KHS senior Mari Mangrobang called the summer class fun to take. She already had experience with wood classes during the normal school year.

“It’s really fun to see what I can do with wood and it’s something I like to do,” Mangrobang said. 

The summer class, she added, differs from a normal semester. 

“With this one it’s more like you’re actually building stuff,” she said. “With wood class, you’re kind of just gluing or making a bunch of designs.”

Mangrobang found measurements to be the most challenging component “because you’ve got to be precise, otherwise you’ve got to re-do everything or you’re wasting wood.”

Mangrobang said the skills she learned in the summer course will help when she takes another class in the fall.

“I got to learn to use new tools and just learn different techniques,” Mangrobang said.

Efficiency and constructive use of materials was another component, Bennett said, especially explaining the cost of materials and how they increased during the pandemic.

“I sat them down and explained how much these shingles cost per bundle and how much corner boards are,” he said. “I want them to be more thoughtful about how to go about things in life, especially working in teams.”

Confidence was another trait he instilled in students. Some, he noted, had little grasp of the tools of trade at the start. By the end, one student had become confident enough to accomplish much on the team-built dog house that he was “gushing at how much has been accomplished.”

Others, he said, jumped right in with the concept of getting the nails into the board.

“Some of these kids remind me of myself when I was young, just got to get the nails in and get it up there,” he said. “But shooting for precision and accuracy is important. Will you always hit perfection? Probably not, but if you strive for it and it’s a little bit off, we can live with it.”

Accepting mediocrity, on the other hand, would result in substandard results, he said.

“There are two things I did not want here: ‘I don’t care’ and ‘close enough.’ I wrote it on the white board the first day,” Bennett said. “It’s a huge win for this class. It took a little bit of time but I couldn’t be happier at how things are turning out.”

Building the dog houses was an extension of providing life skills, he said. 

“When the administration approached me about this, I asked if it was possible to do a construction project, so I thought about things we could build in a three-week period … and then how to turn it into a civic project,” Bennett said. 

Some initial ideas included building benches for the park or the Chiniak Bay Elder House long-term care facility. Then the dog houses came to mind, with the goal of donating them to Kodiak Animal Shelter.

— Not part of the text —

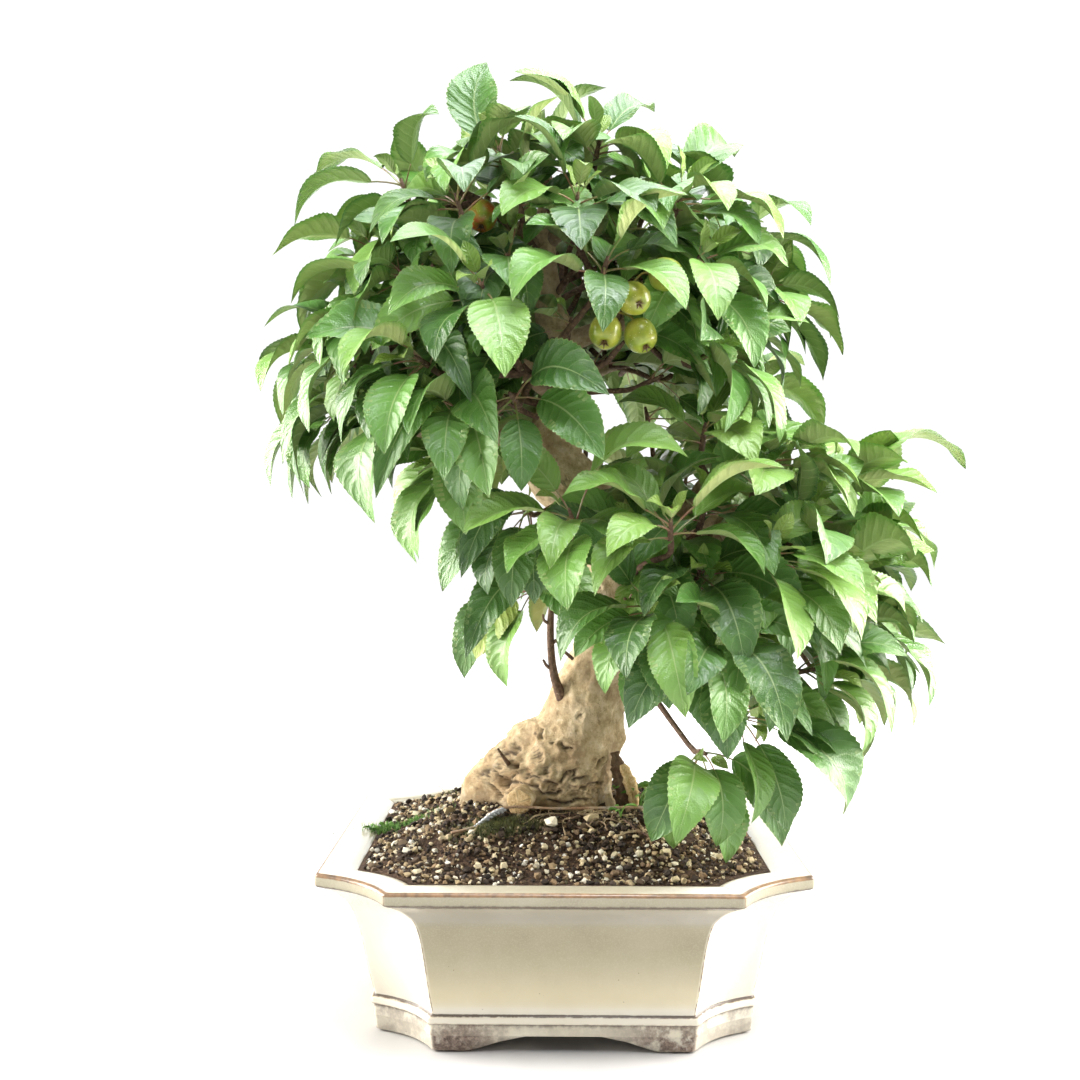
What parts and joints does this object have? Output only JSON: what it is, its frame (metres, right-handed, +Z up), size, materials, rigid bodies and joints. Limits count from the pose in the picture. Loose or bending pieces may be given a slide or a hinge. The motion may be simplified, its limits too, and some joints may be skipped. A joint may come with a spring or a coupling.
{
  "type": "crabapple bonsai",
  "caption": "Crabapple bonsai with a leaning trunk, a tiered leafy crown and small green-gold apples, in a cream glazed rectangular pot filled with granular soil.",
  "frame": {"origin": "bottom centre of the whole part's box, on the surface that the pot's feet stand on", "axes": "+Z up along the tree, +X to the right of the front view, -Y to the front"},
  "size_m": [0.5702, 0.4004, 0.751],
  "materials": {
    "glaze": "cream glaze with fine speckle, brown where it breaks thin on edges",
    "soil": "dark loose bonsai soil with tan, cream and grey grit",
    "mesh_plastic": "dark green drainage mesh",
    "wire": "dull, weathered bare wire",
    "bark": "tan and grey-brown bark with fine cracks and knots",
    "leaf": "fresh green leaves, satin above and paler below, with light midribs",
    "crabapple": "smooth yellow-green skin with a red-brown blush"
  },
  "bodies": {
    "root": {"pot": "glaze", "soil": "soil", "drain_mesh": "mesh_plastic", "tie_wire": "wire", "wood": "bark", "fruit_cluster": "crabapple", "fruit_single_low": "crabapple", "fruit_single_high": "crabapple", "leafy_shoot_01": "leaf", "leafy_shoot_02": "leaf", "leafy_shoot_03": "leaf", "leafy_shoot_04": "leaf", "leafy_shoot_05": "leaf", "leafy_shoot_06": "leaf", "leafy_shoot_07": "leaf", "leafy_shoot_08": "leaf", "leafy_shoot_09": "leaf", "leafy_shoot_10": "leaf", "leafy_shoot_11": "leaf", "leafy_shoot_12": "leaf", "leafy_shoot_13": "leaf", "leafy_shoot_14": "leaf", "leafy_shoot_15": "leaf", "leafy_shoot_16": "leaf", "leafy_shoot_17": "leaf", "leafy_shoot_18": "leaf", "leafy_shoot_19": "leaf", "leafy_shoot_20": "leaf", "leafy_shoot_21": "leaf", "leafy_shoot_22": "leaf", "leafy_shoot_23": "leaf", "leafy_shoot_24": "leaf", "leafy_shoot_25": "leaf", "leafy_shoot_26": "leaf", "leafy_shoot_27": "leaf", "leafy_shoot_28": "leaf", "leafy_shoot_29": "leaf", "leafy_shoot_30": "leaf", "leafy_shoot_31": "leaf", "leafy_shoot_32": "leaf", "leafy_shoot_33": "leaf", "leafy_shoot_34": "leaf", "leafy_shoot_35": "leaf", "leafy_shoot_36": "leaf", "leafy_shoot_37": "leaf", "leafy_shoot_38": "leaf", "leafy_shoot_39": "leaf", "leafy_shoot_40": "leaf", "leafy_shoot_41": "leaf", "leafy_shoot_42": "leaf", "leafy_shoot_43": "leaf", "leafy_shoot_44": "leaf", "leafy_shoot_45": "leaf", "leafy_shoot_46": "leaf", "leafy_shoot_47": "leaf", "leafy_shoot_48": "leaf", "leafy_shoot_49": "leaf", "leafy_shoot_50": "leaf", "leafy_shoot_51": "leaf", "leafy_shoot_52": "leaf"}
  },
  "joints": []
}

“I had kids write down proposals for it and we went to talk to the Animal Shelter,” he said. 

Students went on a tour of the facility to learn about the needs, according to Kodiak Animal Shelter Director Jean Turman.

"They put on a great presentation here when they took the tour," Turman said. "We explained what we do here and what type of programs here and how many pets come through and how many volunteers we have and what they do."

Bennett provided the overall design for the project and had the students get started.

“It’s been a really great experience and I’m proud of how things turned out,” he said. 

Mangrobang, the senior, said she enjoyed the particular project.

“It’s nothing like what I’ve done before so it was nice to do something new,” she said. “This gives the dogs a better shelter because it’s built to be weatherproof against Kodiak weather and people who adopt the dogs won’t have to spend money.”

Turman said the project will be beneficial once they take ownership of the dog houses.

“This type of donation doesn't happen very often, as we haven't had them built in 10 years," Turman said. "We're really appreciative that they are able and we can send them home with a dog that is adopted. It takes an expense off the new owner."